A month of clashes
Been too busy to post much lately and today I have a houseful of guests, but they’re all at the cricket, getting wet, so here I am. What’s new? I love the cover of this week’s new New Yorker, which just popped through my door, by my favourite comic book writer, Adrian Tomine (the illustration of it to your right is from his myspace , check it out).
This is a month of clashes. Not that I’m complaining. Better to have two great things to do and have to choose between them than spend every evening watching teams you don’t care about on Euro 2008. Last night’s was the worst. My MA students were launching their fine anthology, Leap 08 at 7, and I’d agreed to introduce it. Then an invitation arrived to a gala dinner at the council house to celebrate Alan Sillitoe’s being made a freeman of the City of Nottingham: the great, the good and half of Nottingham’s writers would be there for a big beanfeast with speeches by Alan and John Harvey.

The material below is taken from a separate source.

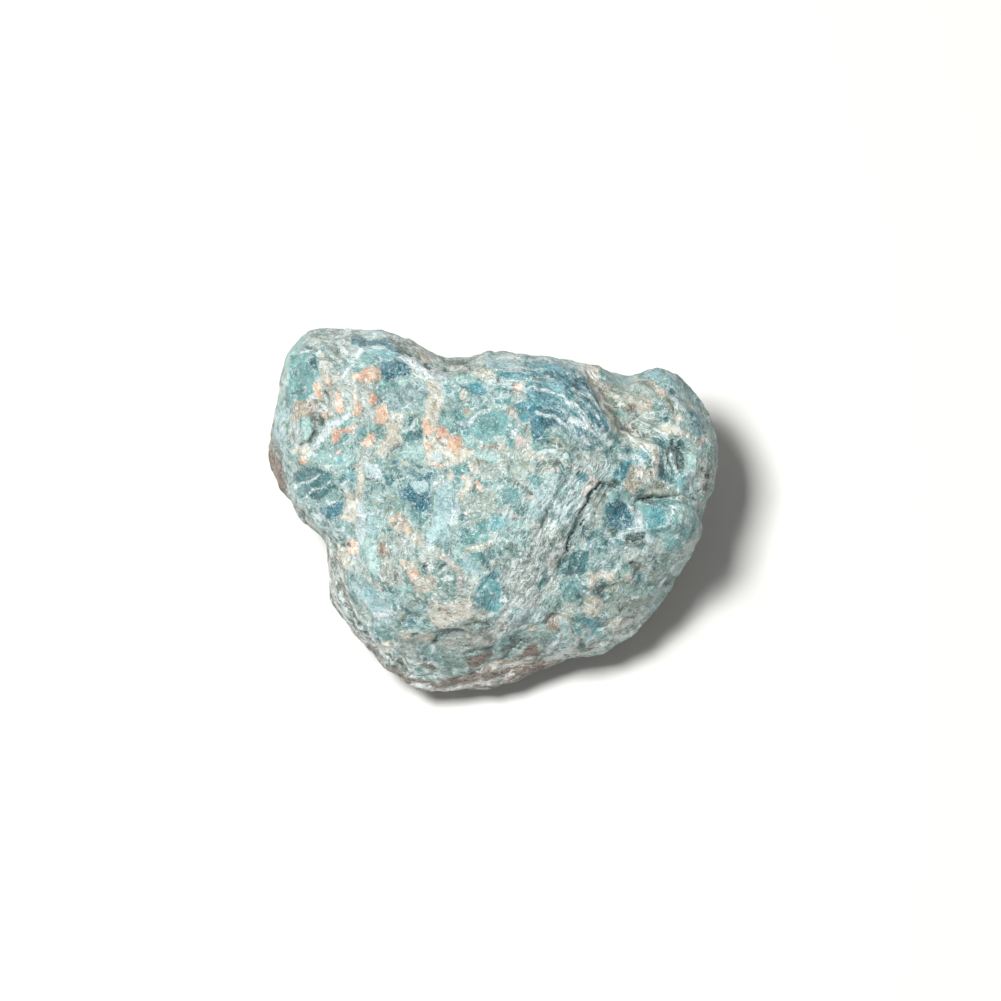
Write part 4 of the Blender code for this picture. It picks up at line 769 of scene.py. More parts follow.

Then, next Thursday, I’m going to the 10th anniversary party of Barrington Stoke, but Fleet Foxes are playing the Social, a tiny venue in Nottingham. It promises to be special. And it’ll be ending just as my train gets in from London.
Two Thursdays after that is even more annoying. I’d been looking forward to introducing and interviewing legendary producer Joe Boyd at the Lowdham Book Festival. But Joe had to change dates, and the new one clashes with the night when I have front row seats to see Lou Reed give the penultimate live performance of Berlin, which is my favourite of his albums. So it has to be Lou, sorry Joe. I will however be introducing the fine novelist and biographer DJ Taylor on the Wednesday night, when he’ll be talking about the regional novel.
A theme that brings me back to Alan Sillitoe. I went to the council house for the pre-dinner drinks last night and had a brief word with Alan before heading over to the student launch, two minutes up the road at Waterstones. I have to say that this was my sixth one of these and by far the best, with a full house, a palpable buzz, great wine and canapes, and short, pithy readings by half a dozen of the students in the anthology, Leap 08, which also includes prose by David Almond, Graham Joyce and yours truly, poems by Martin Stannard, Mahendra Solanki and John Lucas plus scripts from Michael Eaton and Georgina Lock, nearly all of whom were there last night. A great party. If you’d like to buy a copy of the anthology, for £5 post-free, email me at the address linked to your right.
When Waterstones threw us out at nine, I returned to the Council House in time for coffee, wine and conversation (I also managed to eat two desserts, which kind of made up for missing dinner, though my head’s a little thick this morning), catching up with the usual suspects and some people I hadn’t seen for years, like former council leader Betty Higgins. Result. Two great evenings in one.